## Exercise:
In the entries that follow, the first line to write out is the one containing "bpy.context.scene.collection.children.link(parts)", and the last is the one containing "from enum import Enum". Reproduce that stretch exactly, with nothing before or after it.

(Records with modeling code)
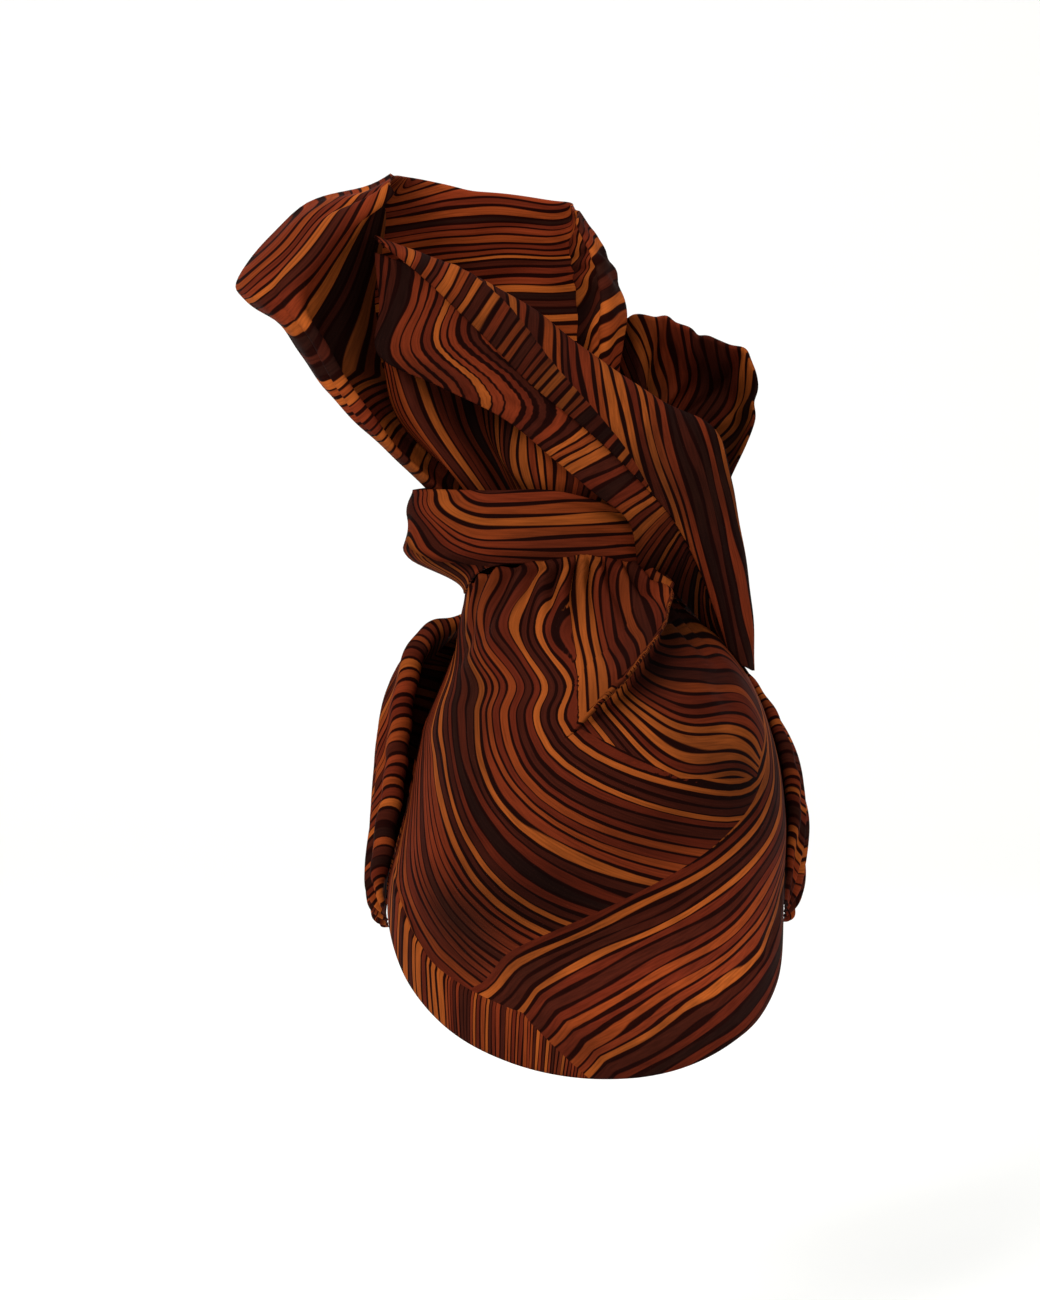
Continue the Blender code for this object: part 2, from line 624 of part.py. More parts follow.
def build_standing(name, folds, cloth, material, parts):
    """A sheet of the bow that stands on the bundle."""
    steps_along, steps_up, pleats, depth = cloth
    net = [[root(*fold[1])] + [bow(*point) for point in fold[2:]] for fold in folds]
    grid = fill_net(net, steps_along + 1, steps_up + 1)
    climb = np.linspace(0.0, 1.0, steps_up + 1)[None, :]
    fade = np.sin(math.pi * climb) * np.ones((steps_along + 1, 1))
    grid = ripple(grid, depth, pleats, fade)
    return add_cloth(name, grid, material, parts)


def sash_upper_grid():
    """Points of the upper strip, kept off the cap where the tail's tip lies on it."""
    net = []
    for _, lower, upper in SASH_UPPER_FOLDS:
        low, high = bow(*lower), bow(*upper)
        swell = (low + high) / 2 - np.array([0.0, SASH_TURN * SASH_SWELL, 0.0])
        turned = high * SASH_TURNED_SHARE + low * (1 - SASH_TURNED_SHARE) + np.array([0.0, SASH_TURN, 0.0])
        net.append([low, swell, high, turned])
    return clear_of_cap(fill_net(net, SASH_STEPS + 1, SASH_STEPS_ACROSS + 1), LAID)


def build_sash_upper(material, parts):
    """The strip that crosses the bow and falls down its right side as a tail."""
    return add_cloth("sash_upper", sash_upper_grid(), material, parts)


def build_sash_lower(material, parts):
    """The strip under it, its upper edge laid against the back of the upper strip."""
    upper = sash_upper_grid()
    normals = grid_normals(upper)
    behind = normals * np.sign(normals[SASH_STEPS // 2, 1, 1])
    under = (upper + behind * (LAID))[SASH_COVER[0]:SASH_COVER[1], :2]
    lower = follow(
        np.arange(len(SASH_LOWER_EDGE)),
        np.array([bow(*edge[1]) for edge in SASH_LOWER_EDGE]),
        np.linspace(0, len(SASH_LOWER_EDGE) - 1, len(under)),
    )
    share = np.linspace(0.0, 1.0, SASH_LOWER_STEPS + 1)[None, :, None]
    shown = lower[:, None, :] * (1 - share) + under[:, :1] * share
    return add_cloth("sash_lower", np.concatenate([shown, under[:, 1:]], axis=1), material, parts)


def main():
    """Build every piece of the headwrap."""
    for item in list(bpy.data.objects):
        bpy.data.objects.remove(item, do_unlink=True)
    parts = bpy.data.collections.new(PARTS)
    bpy.context.scene.collection.children.link(parts)
    plain = cotton("printed_cotton", COTTON)
    inner = cotton("printed_cotton_shaded", COTTON_DARK)
    build_cap(plain, parts)
    build_band(plain, parts)
    build_topknot_wrap(plain, parts)
    build_knot_core(inner, parts)
    build_standing("bow_loop", LOOP_FOLDS, LOOP_CLOTH, plain, parts)
    build_standing("right_lobe", LOBE_FOLDS, LOBE_CLOTH, plain, parts)
    build_standing("inner_panel", PANEL_FOLDS, PANEL_CLOTH, plain, parts)
    build_sash_upper(plain, parts)
    build_sash_lower(plain, parts)


main()
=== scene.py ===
"""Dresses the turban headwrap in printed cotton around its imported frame.

Metres, +Z up. The origin is the crown of the wearer's head, the face looks along +Y and the camera
sees the back. Every cloth is a smooth sheet read from short tables of shares, with its folds added.
"""

import logging
import math
from dataclasses import dataclass, field
from enum import Enum

import bmesh
import bpy
import numpy as np
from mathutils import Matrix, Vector


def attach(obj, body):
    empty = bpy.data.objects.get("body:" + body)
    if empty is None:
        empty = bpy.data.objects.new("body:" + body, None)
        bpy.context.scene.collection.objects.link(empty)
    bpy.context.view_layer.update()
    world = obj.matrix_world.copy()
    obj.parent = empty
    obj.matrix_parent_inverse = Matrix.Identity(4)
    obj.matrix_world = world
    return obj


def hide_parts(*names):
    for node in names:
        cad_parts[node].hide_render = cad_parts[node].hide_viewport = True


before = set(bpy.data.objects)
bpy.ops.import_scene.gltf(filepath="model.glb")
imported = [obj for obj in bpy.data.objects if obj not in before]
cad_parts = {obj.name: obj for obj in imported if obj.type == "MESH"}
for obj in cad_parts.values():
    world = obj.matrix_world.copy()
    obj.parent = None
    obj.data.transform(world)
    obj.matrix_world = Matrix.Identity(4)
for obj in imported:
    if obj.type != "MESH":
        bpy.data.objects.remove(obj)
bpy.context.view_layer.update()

MM = 0.001
TINY = 1e-6
SEAM_REACH = 0.01 * MM
HALF_TURN = 180.0
PRINT_MAP = "print"
# name of the points' painted light and shade, which scales the print's colour
SHADE = "shade"
LOG = logging.getLogger("turban_headwrap")


class Held(Enum):
    """How a sheet of cloth is held."""

    GATHERED = "gathered"
    FOLDED = "folded"


def follow(stations: np.ndarray, values: np.ndarray, at: np.ndarray) -> np.ndarray:
    """Read a smooth curve through values.

    Args:
        stations: Places of the rows, rising.
        values: One row of values for each station.
        at: Places to read.

    Returns:
        The values at those places.
    """
    stations = np.asarray(stations, dtype=float)
    values = np.asarray(values, dtype=float)
    flat = values.reshape(len(stations), -1)
    slopes = np.gradient(flat, stations, axis=0)
    at = np.clip(np.asarray(at, dtype=float), stations[0], stations[-1])
    place = np.clip(np.searchsorted(stations, at, side="right") - 1, 0, len(stations) - 2)
    width = (stations[place + 1] - stations[place])[..., None]
    t = (at[..., None] - stations[place][..., None]) / width
    low = (1 + 2 * t) * (1 - t) ** 2 * flat[place] + t * (1 - t) ** 2 * width * slopes[place]
    high = t * t * (3 - 2 * t) * flat[place + 1] - t * t * (1 - t) * width * slopes[place + 1]
    return (low + high).reshape(at.shape + values.shape[1:])


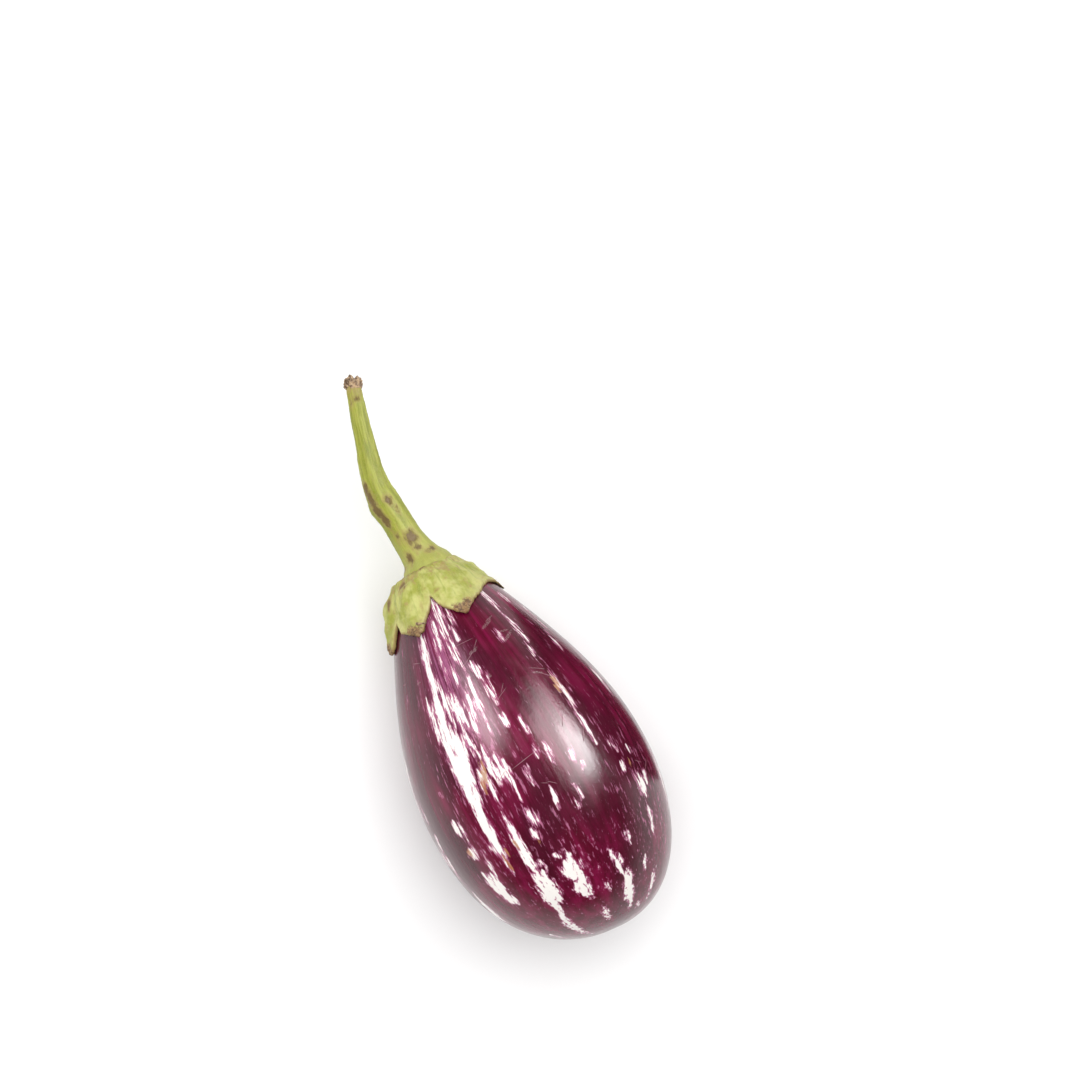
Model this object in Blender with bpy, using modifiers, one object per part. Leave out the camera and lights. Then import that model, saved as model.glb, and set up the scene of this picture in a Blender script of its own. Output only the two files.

## Result for this task:
    bpy.context.scene.collection.children.link(parts)
    plain = cotton("printed_cotton", COTTON)
    inner = cotton("printed_cotton_shaded", COTTON_DARK)
    build_cap(plain, parts)
    build_band(plain, parts)
    build_topknot_wrap(plain, parts)
    build_knot_core(inner, parts)
    build_standing("bow_loop", LOOP_FOLDS, LOOP_CLOTH, plain, parts)
    build_standing("right_lobe", LOBE_FOLDS, LOBE_CLOTH, plain, parts)
    build_standing("inner_panel", PANEL_FOLDS, PANEL_CLOTH, plain, parts)
    build_sash_upper(plain, parts)
    build_sash_lower(plain, parts)


main()
=== scene.py ===
"""Dresses the turban headwrap in printed cotton around its imported frame.

Metres, +Z up. The origin is the crown of the wearer's head, the face looks along +Y and the camera
sees the back. Every cloth is a smooth sheet read from short tables of shares, with its folds added.
"""

import logging
import math
from dataclasses import dataclass, field
from enum import Enum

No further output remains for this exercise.